- [Written instruction]: Reproduce the material that follows, please, but only from its first line to the line containing "RIM_ROUNDING + lip, CREST_STEPS)", inclusive.

- [Collected material]:
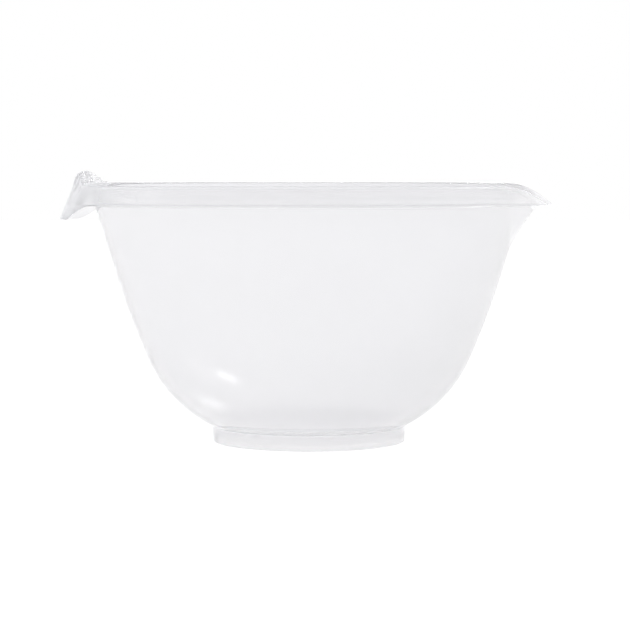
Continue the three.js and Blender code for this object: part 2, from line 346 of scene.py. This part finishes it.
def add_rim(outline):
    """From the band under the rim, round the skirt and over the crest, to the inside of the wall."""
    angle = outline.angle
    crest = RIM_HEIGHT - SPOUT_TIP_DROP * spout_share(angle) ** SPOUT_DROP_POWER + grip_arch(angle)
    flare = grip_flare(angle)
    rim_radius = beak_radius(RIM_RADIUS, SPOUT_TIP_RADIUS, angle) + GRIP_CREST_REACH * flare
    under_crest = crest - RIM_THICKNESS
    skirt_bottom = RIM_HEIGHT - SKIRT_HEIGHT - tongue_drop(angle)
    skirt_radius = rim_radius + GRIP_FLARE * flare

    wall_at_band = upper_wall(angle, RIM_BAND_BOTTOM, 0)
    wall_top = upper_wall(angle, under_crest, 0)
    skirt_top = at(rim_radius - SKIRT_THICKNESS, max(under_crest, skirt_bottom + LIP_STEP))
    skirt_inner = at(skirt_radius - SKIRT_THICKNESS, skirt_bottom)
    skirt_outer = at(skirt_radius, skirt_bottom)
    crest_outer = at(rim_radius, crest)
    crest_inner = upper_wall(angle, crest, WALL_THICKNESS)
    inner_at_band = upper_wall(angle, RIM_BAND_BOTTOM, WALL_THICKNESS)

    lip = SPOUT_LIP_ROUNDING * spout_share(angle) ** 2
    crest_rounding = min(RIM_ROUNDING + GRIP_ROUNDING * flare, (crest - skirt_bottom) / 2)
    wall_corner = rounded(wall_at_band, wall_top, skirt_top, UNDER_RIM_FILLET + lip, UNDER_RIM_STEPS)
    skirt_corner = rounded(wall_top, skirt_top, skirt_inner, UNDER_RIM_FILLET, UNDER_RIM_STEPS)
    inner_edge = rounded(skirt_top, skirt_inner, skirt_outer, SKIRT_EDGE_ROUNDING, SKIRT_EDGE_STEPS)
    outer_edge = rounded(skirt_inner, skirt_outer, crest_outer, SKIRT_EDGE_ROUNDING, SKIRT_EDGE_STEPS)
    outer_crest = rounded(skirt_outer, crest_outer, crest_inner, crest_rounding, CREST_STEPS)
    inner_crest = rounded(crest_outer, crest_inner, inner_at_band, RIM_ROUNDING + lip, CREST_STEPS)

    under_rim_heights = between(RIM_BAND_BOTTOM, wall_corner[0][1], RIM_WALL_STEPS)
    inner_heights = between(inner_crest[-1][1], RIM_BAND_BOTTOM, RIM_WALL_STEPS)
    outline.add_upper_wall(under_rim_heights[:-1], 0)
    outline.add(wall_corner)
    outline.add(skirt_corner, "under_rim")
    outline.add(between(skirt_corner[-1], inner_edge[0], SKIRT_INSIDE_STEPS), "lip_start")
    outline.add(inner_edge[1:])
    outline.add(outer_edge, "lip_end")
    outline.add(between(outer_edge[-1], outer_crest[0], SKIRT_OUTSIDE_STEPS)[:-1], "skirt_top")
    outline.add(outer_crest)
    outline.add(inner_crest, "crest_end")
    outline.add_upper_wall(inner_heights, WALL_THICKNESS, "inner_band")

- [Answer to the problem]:
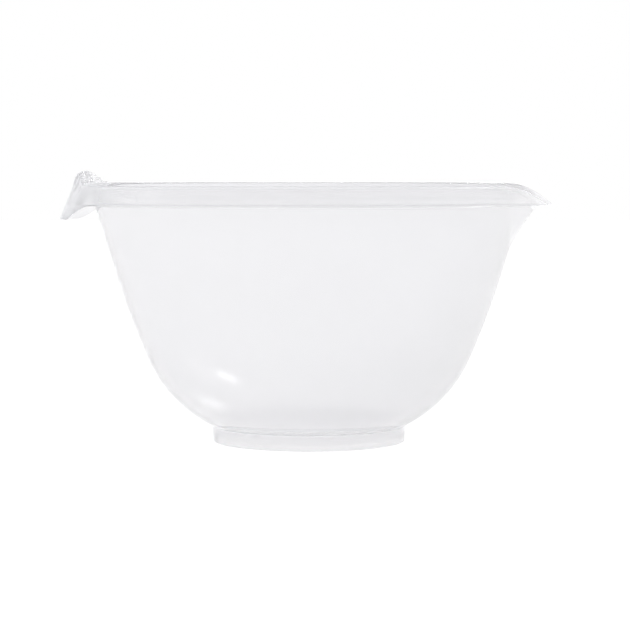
Continue the three.js and Blender code for this object: part 2, from line 346 of scene.py. This part finishes it.
def add_rim(outline):
    """From the band under the rim, round the skirt and over the crest, to the inside of the wall."""
    angle = outline.angle
    crest = RIM_HEIGHT - SPOUT_TIP_DROP * spout_share(angle) ** SPOUT_DROP_POWER + grip_arch(angle)
    flare = grip_flare(angle)
    rim_radius = beak_radius(RIM_RADIUS, SPOUT_TIP_RADIUS, angle) + GRIP_CREST_REACH * flare
    under_crest = crest - RIM_THICKNESS
    skirt_bottom = RIM_HEIGHT - SKIRT_HEIGHT - tongue_drop(angle)
    skirt_radius = rim_radius + GRIP_FLARE * flare

    wall_at_band = upper_wall(angle, RIM_BAND_BOTTOM, 0)
    wall_top = upper_wall(angle, under_crest, 0)
    skirt_top = at(rim_radius - SKIRT_THICKNESS, max(under_crest, skirt_bottom + LIP_STEP))
    skirt_inner = at(skirt_radius - SKIRT_THICKNESS, skirt_bottom)
    skirt_outer = at(skirt_radius, skirt_bottom)
    crest_outer = at(rim_radius, crest)
    crest_inner = upper_wall(angle, crest, WALL_THICKNESS)
    inner_at_band = upper_wall(angle, RIM_BAND_BOTTOM, WALL_THICKNESS)

    lip = SPOUT_LIP_ROUNDING * spout_share(angle) ** 2
    crest_rounding = min(RIM_ROUNDING + GRIP_ROUNDING * flare, (crest - skirt_bottom) / 2)
    wall_corner = rounded(wall_at_band, wall_top, skirt_top, UNDER_RIM_FILLET + lip, UNDER_RIM_STEPS)
    skirt_corner = rounded(wall_top, skirt_top, skirt_inner, UNDER_RIM_FILLET, UNDER_RIM_STEPS)
    inner_edge = rounded(skirt_top, skirt_inner, skirt_outer, SKIRT_EDGE_ROUNDING, SKIRT_EDGE_STEPS)
    outer_edge = rounded(skirt_inner, skirt_outer, crest_outer, SKIRT_EDGE_ROUNDING, SKIRT_EDGE_STEPS)
    outer_crest = rounded(skirt_outer, crest_outer, crest_inner, crest_rounding, CREST_STEPS)
    inner_crest = rounded(crest_outer, crest_inner, inner_at_band, RIM_ROUNDING + lip, CREST_STEPS)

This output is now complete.